À margem do referendo sobre o comércio das armas, confesso minha preocupação com a gente boa deste país. O povo eleito, bacana, politicamente correto, transparente, saudavelmente pra frente, a turma que nos guia e ilumina com seus conselhos e seu comportamento ético, quebrou a cara com a derrota do "sim", mas o caso não é para o desespero e o ranger de dentes, que, aliás, não ficam bem em gente bem e tão boa.
Que será de nós sem eles? A quem recorreremos em nossas misérias cotidianas, nos trancos que levamos da turma do mal, que promove chacinas como a do Carandiru? Quem nos livrará dos Severinos, quem devolverá Maluf à prisão e quem terá coragem de reclamar da voz desafinada do Roberto Jefferson quando se põe a cantar músicas napolitanas?
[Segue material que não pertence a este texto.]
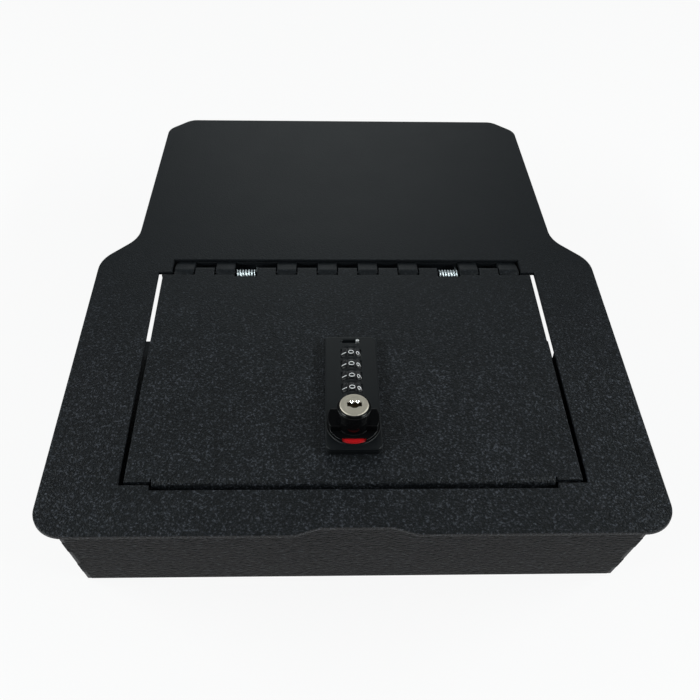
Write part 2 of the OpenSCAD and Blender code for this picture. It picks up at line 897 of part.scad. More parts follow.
module wheel_axle() {
    color(zinc)
    at_lock()
    translate([0, 0, wheel_z]) bar_y(axle_r, axle_start + 0.2, axle_end - 0.2);
}

module detent_spring() {
    low = wheel_z - wheel_r - 1.6;
    color(zinc)
    at_lock() {
        translate([-detent_w / 2, axle_start + 2, low])
            cube([detent_w, axle_end - axle_start - 3, detent_t]);
        for (i = [0:3])
            translate([-detent_w / 2, wheel_y(i), low + 0.4])
                rotate([0, 90, 0]) cylinder(r = detent_nose_r, h = detent_w, $fn = 24);
    }
}

module number_wheel(i) {
    color(black_plastic)
    at_lock()
    translate([0, 0, wheel_z])
    difference() {
        bar_y(wheel_r, wheel_y(i) - wheel_w / 2, wheel_y(i) + wheel_w / 2, 100);
        bar_y(axle_r + running_clearance, wheel_y(i) - wheel_w, wheel_y(i) + wheel_w);
        for (k = [0:9])
            rotate([0, 18 + k * 36, 0])
                translate([0, 0, wheel_r + groove_r - groove_depth])
                    bar_y(groove_r, wheel_y(i) - wheel_w, wheel_y(i) + wheel_w, 24);
    }
}

module number_wheel_1() {
    number_wheel(0);
}

module number_wheel_2() {
    number_wheel(1);
}

module number_wheel_3() {
    number_wheel(2);
}

module number_wheel_4() {
    number_wheel(3);
}

module code_slider() {
    rest_x = slider_travel / 2;
    color(zinc)
    at_lock()
    translate([rest_x, slider_y, 0]) {
        translate([-slider_foot_len / 2, -slider_foot_w / 2, -door_t - slider_foot_t - slider_gap])
            cube([slider_foot_len, slider_foot_w, slider_foot_t]);
        translate([0, 0, -door_t - slider_gap - fine])
            cylinder(r = slider_pin_r, h = door_t + slider_gap + face_t + slider_proud + fine, $fn = 32);
    }
}

module status_ring() {
    shrink = flange_t + ring_gap;
    color("red")
    at_lock()
    rotate_extrude($fn = 96)
        rect(ring_in_r, face_t, knob_r - shrink, flange_top - shrink);
}

module thumb_knob() {
    color(black_plastic)
    at_lock()
    difference() {
        union() {
            rotate_extrude($fn = 96)
                polygon([
                    [0, knob_foot],
                    [knob_r, knob_foot],
                    [knob_r, flange_top - knob_edge],
                    [knob_r - knob_edge, flange_top],
                    [collar_r, flange_top],
                    [collar_r, collar_top - knob_edge],
                    [collar_r - knob_edge, collar_top],
                    [0, collar_top]
                ]);
            translate([0, 0, flange_top - wing_sink])
                linear_extrude(wing_h + wing_sink)
                intersection() {
                    circle(r = knob_r - wing_inset, $fn = 96);
                    rect(-knob_r, -wing_w / 2, knob_r, wing_w / 2);
                }
        }
        translate([0, 0, barrel_floor]) cylinder(r = barrel_r + running_clearance, h = collar_top);
        translate([0, 0, knob_foot - over])
            cylinder(r = spindle_r + running_clearance, h = barrel_floor);
        rotate_extrude($fn = 96)
            rect(ring_in_r - ring_gap, knob_foot - over, knob_r - flange_t, flange_top - flange_t);
        translate([0, 0, knob_foot - over])
            linear_extrude(flange_h + 2 * over)
            rect(-window_w / 2, -knob_r - over, window_w / 2, -window_back);
    }
}

module spindle() {
    square_h = cam_t + 0.6;
    low = -case_depth;
    color(zinc)
    at_lock()
    difference() {
        union() {
            translate([0, 0, low]) cylinder(r = spindle_r, h = barrel_floor - low - 0.1);
            translate([-square_w / 2, -square_w / 2, low - square_h])
                cube([square_w, square_w, square_h + fine]);
            translate([0, 0, low - square_h - washer_t - nut_h - 1])
                cylinder(r = stub_r, h = square_h + washer_t + nut_h + 1);
        }
    }
}

module key_cylinder() {
    color(nickel)
    at_lock()
    difference() {
        union() {
            translate([0, 0, barrel_floor]) cylinder(r = barrel_r, h = collar_top - barrel_floor + fine);
            rotate_extrude($fn = 96)
                polygon([
                    [0, collar_top],
                    [key_face_r, collar_top],
                    [key_face_r, collar_top + key_face_h * 0.5],
                    [key_face_r - 0.25, collar_top + key_face_h * 0.8],
                    [key_face_r - 0.8, collar_top + key_face_h],
                    [0, collar_top + key_face_h]
                ]);
        }
        translate([0, 0, barrel_floor + 1.5])
            cylinder(r = plug_r + running_clearance, h = collar_top);
    }
}

module keyway() {
    half = keyway_w / 2;
    polygon([
        [-half, keyway_h / 2], [-half, -keyway_h / 2], [-half * 0.55, -keyway_h / 2],
        [-half * 0.2, -keyway_h], [half * 0.2, -keyway_h], [half * 0.55, -keyway_h / 2],
        [half, -keyway_h / 2], [half, keyway_h / 2], [half * 0.5, keyway_h / 2],
        [half * 0.1, -keyway_h * 0.1], [-half * 0.1, -keyway_h * 0.1], [-half * 0.5, keyway_h / 2]
    ]);
}

module key_plug() {
    foot = barrel_floor + 1.5 + 0.2;
    head = collar_top + key_face_h;
    color(nickel)
    at_lock()
    difference() {
        translate([0, 0, foot]) cylinder(r = plug_r, h = head - foot);
        translate([0, 0, head - keyway_depth]) linear_extrude(keyway_depth + over) keyway();
    }
}

module cam() {
    color(zinc)
    at_lock()
    translate([0, 0, cam_top - cam_t])
    linear_extrude(cam_t)
    difference() {
        union() {
            circle(r = cam_hub_r);
            rect(0, -cam_w / 2, cam_len - cam_tip_r, cam_w / 2);
            rect(cam_len - cam_tip_r - fine, -cam_w / 2 + cam_tip_r, cam_len, cam_w / 2 - cam_tip_r);
            for (y = [-1, 1])
                translate([cam_len - cam_tip_r, y * (cam_w / 2 - cam_tip_r)])
                    circle(r = cam_tip_r, $fn = 32);
        }
        rect(-square_w / 2 - fine, -square_w / 2 - fine, square_w / 2 + fine, square_w / 2 + fine);
    }
}

module cam_washer() {
    color(zinc)
    at_lock()
    translate([0, 0, cam_top - cam_t - washer_t])
    difference() {
        cylinder(r = nut_flats * 0.62, h = washer_t);
        translate([0, 0, -over]) cylinder(r = stub_r + 0.2, h = washer_t + 2 * over);
    }
}

module cam_nut() {
    color(zinc)
    at_lock()
    translate([0, 0, cam_top - cam_t - washer_t - nut_h])
    difference() {
        cylinder(d = nut_flats / cos(30), h = nut_h, $fn = 6);
        translate([0, 0, -over]) cylinder(r = stub_r + fine, h = nut_h + 2 * over);
    }
}

top_plate();
front_wall();
left_wall();
right_wall();
floor_plate();
rear_wall();
hinge_leaf();
hinge_rod();
left_spring();
right_spring();
strike();
door_stops();
bumpers();
door_panel();
lock_face();
lock_case();
case_screws();
wheel_axle();
detent_spring();
status_ring();
code_slider();
number_wheel_1();
number_wheel_2();
number_wheel_3();
number_wheel_4();
thumb_knob();
spindle();
key_cylinder();
cam();
cam_washer();
cam_nut();
key_plug();
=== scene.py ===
import bmesh
import bpy
import numpy as np
from math import asin, atan2, cos, degrees, pi, radians, sin, sqrt
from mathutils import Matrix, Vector
from mathutils.geometry import tessellate_polygon


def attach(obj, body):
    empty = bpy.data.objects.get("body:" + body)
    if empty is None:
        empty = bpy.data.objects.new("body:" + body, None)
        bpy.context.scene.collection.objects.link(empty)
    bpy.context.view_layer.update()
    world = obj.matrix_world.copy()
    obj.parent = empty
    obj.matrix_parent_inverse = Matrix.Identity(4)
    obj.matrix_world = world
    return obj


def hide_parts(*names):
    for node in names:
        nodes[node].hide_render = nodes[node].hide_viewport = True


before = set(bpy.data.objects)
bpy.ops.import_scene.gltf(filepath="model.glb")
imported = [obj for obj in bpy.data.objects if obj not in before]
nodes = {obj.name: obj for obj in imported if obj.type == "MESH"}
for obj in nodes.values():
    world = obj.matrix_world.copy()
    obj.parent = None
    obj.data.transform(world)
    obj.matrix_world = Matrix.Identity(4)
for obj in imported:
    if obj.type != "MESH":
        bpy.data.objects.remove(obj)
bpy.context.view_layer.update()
MM = 0.001


# Studio.
# White paper under three soft lamps, in a light tent that shows in reflections only. The camera stands in
# front of the safe, a little to the left, and looks down at 45 degrees.

CAMERA_PLACE = (-0.0216, -0.5281, 0.5364)
CAMERA_TURN = (45.439, -1.316, -1.407)
LENS = 46.65
SENSOR = 36.0
TENT = [(0.0, (0.4, 0.415, 0.43)), (0.55, (0.038, 0.041, 0.043)), (1.0, (0.013, 0.014, 0.0145))]
AMBIENT = (0.93, 0.96, 1.0)
AMBIENT_LIGHT = 0.05
PAPER = (0.9, 0.9, 0.9)
WHITE_SHARE = 0.9
FLOOR_HALF = 4.0
# The paper lies just under the safe, so that the two faces never share a place.
FLOOR_Z = -0.0003
LAMP_COLOUR = (0.93, 1.0, 1.0)
REAR_LAMP = {"width": 0.8, "height": 0.8, "power": 3.0}
SIDE_LAMP = {"width": 1.5, "height": 0.22, "power": 18.0}


def placed(name, data):
    """A new object with its data, linked into the scene."""
    made = bpy.data.objects.new(name, data)
    bpy.context.scene.collection.objects.link(made)
    return made


def new_material(name):
    """An empty node material and its node tree."""
    material = bpy.data.materials.new(name)
    material.use_nodes = True
    material.node_tree.nodes.clear()
    return material, material.node_tree


def shader_node(tree, kind, inputs, **settings):
    """A shader node of one kind with its settings. Each input is given by its name or number: as a value, as
    an output of another node, or as another node, whose first output is meant."""
    made = tree.nodes.new("ShaderNode" + kind)
    for name, value in settings.items():
        setattr(made, name, value)
    for name, value in inputs.items():
        if isinstance(value, bpy.types.Node):
            value = value.outputs[0]
        if isinstance(value, bpy.types.NodeSocket):
            tree.links.new(value, made.inputs[name])
        else:
            made.inputs[name].default_value = value
    return made


def colour_ramp(tree, factor, stops):
    """The colour that a factor picks on a ramp through (position, colour) stops."""
    made = shader_node(tree, "ValToRGB", {"Fac": factor})
    elements = made.color_ramp.elements
    elements[0].position = stops[0][0]
    elements[1].position = stops[-1][0]
    for position, _ in stops[1:-1]:
        elements.new(position)
    for element, (_, colour) in zip(elements, stops):
        element.color = (*colour, 1.0)
    return made


def any_ray(tree, *kinds):
    """1 for rays of the kinds named and 0 for all others."""
    path = shader_node(tree, "LightPath", {})
    found = path.outputs[kinds[0]]
    for kind in kinds[1:]:
        found = shader_node(tree, "Math", {0: found, 1: path.outputs[kind]}, operation="MAXIMUM").outputs[0]
    return found


def studio_world():
    """White where it is seen. In a reflection it is a light tent, bright at the horizon and dark overhead.
    The rays that only light the safe meet a dim grey."""
    world = bpy.data.worlds.new("studio")
    world.use_nodes = True
    tree = world.node_tree
    tree.nodes.clear()
    around = shader_node(tree, "TexCoord", {})
    split = shader_node(tree, "SeparateXYZ", {"Vector": around.outputs["Generated"]})
    tent = shader_node(tree, "Background", {"Color": colour_ramp(tree, split.outputs["Z"], TENT)})
    ambient = shader_node(tree, "Background", {"Color": (*AMBIENT, 1.0), "Strength": AMBIENT_LIGHT})
    white = shader_node(tree, "Background", {"Color": (1.0, 1.0, 1.0, 1.0)})
    lit = shader_node(tree, "MixShader", {0: any_ray(tree, "Is Glossy Ray"), 1: ambient, 2: tent})
    seen = any_ray(tree, "Is Camera Ray", "Is Transmission Ray")
    mix = shader_node(tree, "MixShader", {0: seen, 1: lit, 2: white})
    shader_node(tree, "OutputWorld", {"Surface": mix})
    bpy.context.scene.world = world


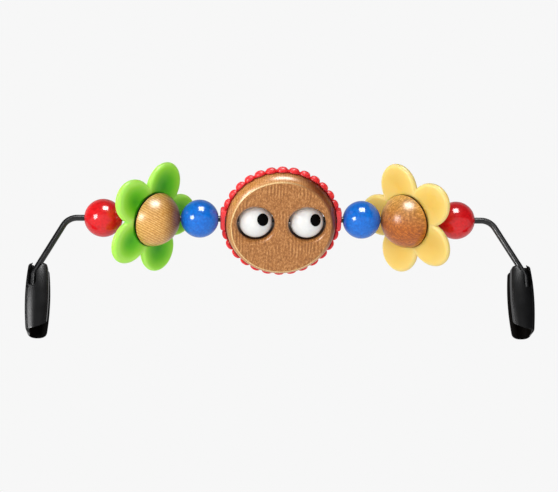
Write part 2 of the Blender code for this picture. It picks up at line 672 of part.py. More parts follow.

Não podemos ficar perdidos sem a luminosa bússola do povo eleito, da gente boa que sempre sabe o que é certo e o que devemos fazer. Foi um lamentável acidente de percurso. Sabemos que as forças do mal são numerosas, capazes de tudo. Chupam o sangue das criancinhas, estupram freiras, profanam sepulturas, não cultuam a memória do Vladimir Herzog, roubam a merenda escolar das crianças subnutridas e lavam dinheiro roubado nos paraísos fiscais para se abastecer de armas letais que garantirão o império do mal até a consumação dos séculos.
Muita gente tinha dúvida se Lula era ou não era gente boa. Eu sempre achei que era e é. Tão gente boa que votou no "sim", que, no fundo, era contra ele, principalmente isso, contra ele e seu governo. Confesso que estou acabrunhado com o resultado da consulta na qual não votei e sobre a qual não tinha qualquer opinião, nem contra nem a favor.
Vi nos jornais a foto de uma jovem muito boa, em lágrimas, chorando a vitória do mal. Misturando motivos, ela não entendia como o povo podia ignorar a corrente do bem que se formou para salvar a nação.